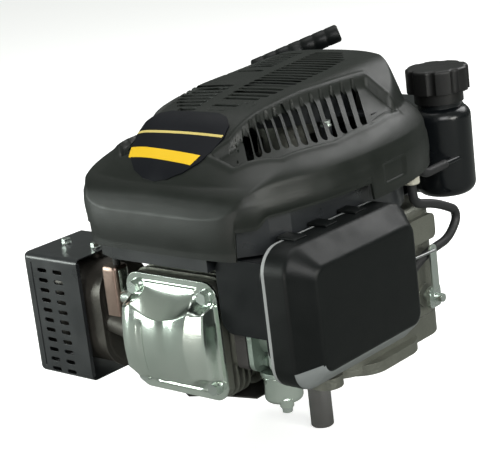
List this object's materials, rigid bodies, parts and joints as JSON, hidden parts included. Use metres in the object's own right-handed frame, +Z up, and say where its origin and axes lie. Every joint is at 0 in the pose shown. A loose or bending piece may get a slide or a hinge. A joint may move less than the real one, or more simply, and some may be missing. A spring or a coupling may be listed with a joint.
{
  "type": "small gasoline engine",
  "caption": "Vertical-shaft air-cooled overhead-valve petrol engine with recoil starter, fuel tank, muffler and air cleaner, bolted to a mower deck",
  "frame": {"origin": "where the crankshaft's axis meets the deck mounting face", "axes": "+Z up along the crankshaft away from the deck, -Y towards the valve cover, +X towards the air cleaner"},
  "size_m": [0.371, 0.394, 0.3555],
  "materials": {
    "cast_alloy": "as-cast, sand-blasted",
    "zinc_plate": "bright zinc plated",
    "steel": "machined",
    "black_plastic": "fine grained black",
    "black_steel": "satin black paint",
    "dark_steel": "heat-darkened steel",
    "grey_plastic": "mid grey",
    "ivory_plastic": "ivory",
    "black_rubber": "smooth rubber",
    "rope_fibre": "braided cord",
    "filter_paper": "pleated paper",
    "seal_fibre": "fibre sheet",
    "plug_white": "white glaze on steel",
    "badge_face": "dark face with yellow stripes"
  },
  "bodies": {
    "block": {"sump": "cast_alloy", "crankcase": "cast_alloy", "cylinder_head": "cast_alloy", "valve_cover": "zinc_plate", "gaskets": "seal_fibre", "head_bolts": "steel", "m6_flange_bolts": "zinc_plate", "m5_flange_bolts": "zinc_plate", "stud_nuts": "zinc_plate", "valve_springs": "steel", "starter_housing": "black_steel", "recoil_spring": "steel", "engine_cover": "black_plastic", "cover_badge": "badge_face", "blower_housing": "black_steel", "ignition_coil": "black_plastic", "spark_plug": "plug_white", "plug_cap": "zinc_plate", "ignition_lead": "black_rubber", "muffler": "dark_steel", "muffler_guard": "black_steel", "carburettor_insulator": "seal_fibre", "carburettor": "cast_alloy", "float_bowl": "zinc_plate", "air_cleaner_body": "black_plastic", "air_cleaner_rim": "grey_plastic", "filter_element": "filter_paper", "fuel_tank": "black_plastic", "tank_bracket": "black_steel", "fuel_filter": "ivory_plastic", "fuel_hoses": "black_rubber", "baffle": "dark_steel", "control_plate": "zinc_plate"},
    "crank": {"crankshaft": "steel", "flywheel": "cast_alloy", "cooling_fan": "black_plastic", "flywheel_nut": "zinc_plate"},
    "camshaft": {"camshaft": "steel"},
    "piston": {"piston": "cast_alloy", "piston_rings": "steel", "wrist_pin": "steel", "connecting_rod": "cast_alloy"},
    "intake_rocker": {"intake_rocker": "steel"},
    "intake_valve": {"intake_valve": "steel"},
    "intake_pushrod": {"intake_pushrod": "steel"},
    "exhaust_rocker": {"exhaust_rocker": "steel"},
    "exhaust_valve": {"exhaust_valve": "steel"},
    "exhaust_pushrod": {"exhaust_pushrod": "steel"},
    "starter_pulley": {"starter_pulley": "black_plastic"},
    "starter_grip": {"starter_rope": "rope_fibre", "starter_grip": "black_plastic"},
    "governor_arm": {"governor_arm": "zinc_plate"},
    "governor_link": {"governor_link": "steel"},
    "throttle": {"throttle_lever": "zinc_plate"},
    "choke": {"choke_lever": "zinc_plate"},
    "air_cleaner_cover": {"air_cleaner_cover": "black_plastic"},
    "fuel_cap_seal": {"fuel_cap_seal": "black_rubber"},
    "fuel_cap": {"fuel_cap": "black_plastic"},
    "oil_cap": {"oil_cap": "black_plastic"}
  },
  "joints": [
    {"name": "crank_spin", "type": "hinge", "parent": "block", "child": "crank", "pos_m": [0, 0, 0], "axis": [0, 0, 1], "continuous": true, "deforming": ["connecting_rod"]},
    {"name": "cam_spin", "type": "hinge", "parent": "block", "child": "camshaft", "pos_m": [0.041, 0.04067, 0.03], "axis": [0, 0, 1], "continuous": true},
    {"name": "piston_stroke", "type": "slide", "parent": "block", "child": "piston", "axis": [0, 1, 0], "range_m": [0, 0.051], "deforming": ["connecting_rod"]},
    {"name": "intake_rocker_turn", "type": "hinge", "parent": "block", "child": "intake_rocker", "pos_m": [0.0205, -0.186, 0.0876], "axis": [0, 0, -1], "range_deg": [0, 11], "stiffness_Nm_per_rad": 6, "springref_deg": -5.73},
    {"name": "intake_valve_lift", "type": "slide", "parent": "block", "child": "intake_valve", "axis": [0, 1, 0], "range_m": [0, 0.0041], "deforming": ["valve_springs"]},
    {"name": "intake_pushrod_lift", "type": "slide", "parent": "block", "child": "intake_pushrod", "axis": [0, -1, 0], "range_m": [0, 0.0041]},
    {"name": "exhaust_rocker_turn", "type": "hinge", "parent": "block", "child": "exhaust_rocker", "pos_m": [0.0205, -0.186, 0.0596], "axis": [0, 0, -1], "range_deg": [0, 11], "stiffness_Nm_per_rad": 6, "springref_deg": -5.73},
    {"name": "exhaust_valve_lift", "type": "slide", "parent": "block", "child": "exhaust_valve", "axis": [0, 1, 0], "range_m": [0, 0.0041], "deforming": ["valve_springs"]},
    {"name": "exhaust_pushrod_lift", "type": "slide", "parent": "block", "child": "exhaust_pushrod", "axis": [0, -1, 0], "range_m": [0, 0.0041]},
    {"name": "starter_pull", "type": "slide", "parent": "block", "child": "starter_grip", "axis": [-0.692, 0.6068, 0.3911], "range_m": [0, 0.6], "stiffness_N_per_m": 15, "springref_m": -0.6, "deforming": ["starter_rope"]},
    {"name": "pulley_turn", "type": "hinge", "parent": "block", "child": "starter_pulley", "pos_m": [0, 0, 0.241], "axis": [0, 0, 1], "range_deg": [-5, 1060]},
    {"name": "governor_turn", "type": "hinge", "parent": "block", "child": "governor_arm", "pos_m": [0.103, 0.06, 0.044], "axis": [1, 0, 0], "range_deg": [-10, 10]},
    {"name": "link_swing", "type": "hinge", "parent": "governor_arm", "child": "governor_link", "pos_m": [0.103, 0.06, 0.09], "axis": [1, 0, 0], "range_deg": [-10.5, 10.5]},
    {"name": "throttle_turn", "type": "hinge", "parent": "block", "child": "throttle", "pos_m": [0.0868, -0.148, 0.1], "axis": [0, 0, 1], "range_deg": [-24.5, 24.5]},
    {"name": "choke_turn", "type": "hinge", "parent": "block", "child": "choke", "pos_m": [0.1006, -0.17, 0.0736], "axis": [0, 1, 0], "range_deg": [0, 75]},
    {"name": "air_cover_pull", "type": "slide", "parent": "block", "child": "air_cleaner_cover", "axis": [1, 0, 0], "range_m": [0, 0.06]},
    {"name": "fuel_cap_rise", "type": "slide", "parent": "block", "child": "fuel_cap_seal", "axis": [0, 0, 1], "range_m": [0, 0.02]},
    {"name": "fuel_cap_turn", "type": "hinge", "parent": "fuel_cap_seal", "child": "fuel_cap", "pos_m": [0.066, 0.145, 0.23], "axis": [0, 0, 1], "range_deg": [0, 900]},
    {"name": "oil_cap_pull", "type": "slide", "parent": "block", "child": "oil_cap", "axis": [-0.7848, 0.3924, 0.4796], "range_m": [0, 0.09]}
  ],
  "couplings": [
    {"joint": "cam_spin", "follows": "crank_spin", "ratio": -0.5},
    {"joint": "intake_valve_lift", "follows": "intake_rocker_turn", "m_per_rad": 0.0205},
    {"joint": "intake_pushrod_lift", "follows": "intake_rocker_turn", "m_per_rad": 0.0205},
    {"joint": "exhaust_valve_lift", "follows": "exhaust_rocker_turn", "m_per_rad": 0.0205},
    {"joint": "exhaust_pushrod_lift", "follows": "exhaust_rocker_turn", "m_per_rad": 0.0205},
    {"joint": "pulley_turn", "follows": "starter_pull", "rad_per_m": 30.303},
    {"joint": "link_swing", "follows": "governor_turn", "ratio": -1},
    {"joint": "throttle_turn", "follows": "governor_turn", "ratio": -2.4},
    {"joint": "fuel_cap_turn", "follows": "fuel_cap_rise", "rad_per_m": 785.4}
  ]
}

****

= WRITTEN TASK =
Find the word "bodies" in the data and show each line that holds it.

= TASK OUTPUT =
List this object's materials, rigid bodies, parts and joints as JSON, hidden parts included. Use metres in the object's own right-handed frame, +Z up, and say where its origin and axes lie. Every joint is at 0 in the pose shown. A loose or bending piece may get a slide or a hinge. A joint may move less than the real one, or more simply, and some may be missing. A spring or a coupling may be listed with a joint.
  "bodies": {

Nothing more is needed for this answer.